Michael Mackenzie is a Canadian film director, screenwriter, playwright and dramaturge. He has been teaching the Great Ideas class to the Playwriting program students since he created it ten years ago.

Michael’s latest play, Instructions to any future socialist government wishing to abolish Christmas, opened in its French translation (Instructions pour un éventuel gouvernement socialiste qui souhaiterait abolir la fête de Noël) at Montreal’s Théâtre d’Aujourd’hui in the fall of 2013. It was commissioned by Crow’s Theatre, Toronto and first produced at the Centaur Theatre in March 2011 as a co-production with Crow’s.

His plays have been staged in Germany, Hungary, the Czech Republic, Portugal, France and England as well as Canada, and variously published in English, French, German and Hungarian.

Michael's first feature film as a writer/director was The Baroness and the Pig, an adaptation of his eponymous play. It was selected for the Toronto International Film Festival (2002), Sundance Film Festival (2003), San Francisco Film Festival (2003) and closed the Festival du Nouveau Cinema (Montreal 2002).

His second feature film as director was Adam's Wall.
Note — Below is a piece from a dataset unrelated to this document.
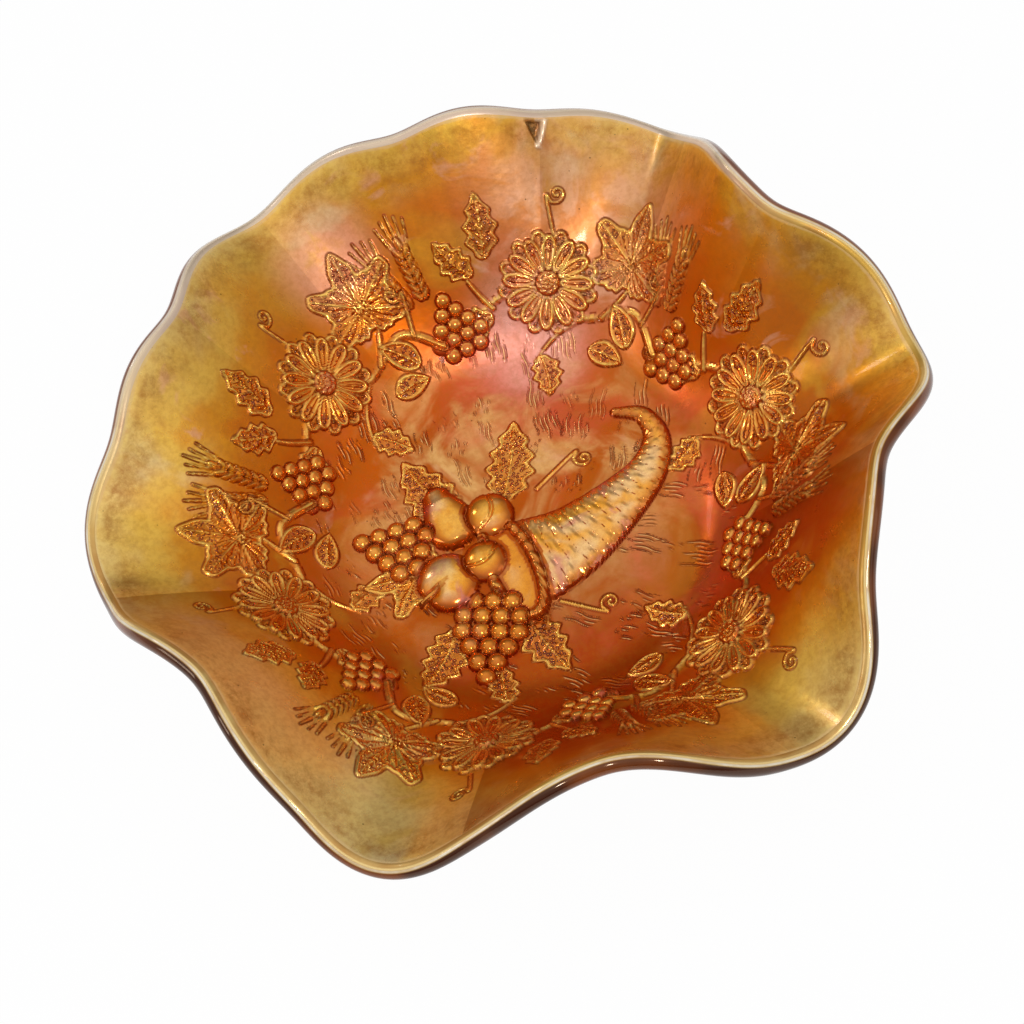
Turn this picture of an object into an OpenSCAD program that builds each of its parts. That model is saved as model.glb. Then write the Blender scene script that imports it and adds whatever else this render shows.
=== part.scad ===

Co-written with Dana Schoel, it premiered at Montreal’s Festival du Nouveau Cinema (2008) and went on to a number of international festivals in the Czech Republic, Japan, Portugal and the USA. Both films were theatrically released in Canada.

Michael Mackenzie first worked with Robert Lepage as one of the writers on the film Le Polygraphe (1996), adapted from Lepage’s and Marie Brassard’s play of the same name. He was dramaturge for Elseneur in 1997 and, most recently, translator/adaptor for Lepage’s Dragon Bleu (Blue Dragon). Michael was dramaturge for the Cirque du Soleil show Ka, also directed by Robert Lepage and currently playing at the MGM Grand in Las Vegas.

Michael Mackenzie is presently writer-in-residence for Halifax’s 2B Theatre and working on a new script, provisionally titled A Kind of Reminiscence, for production in 2015.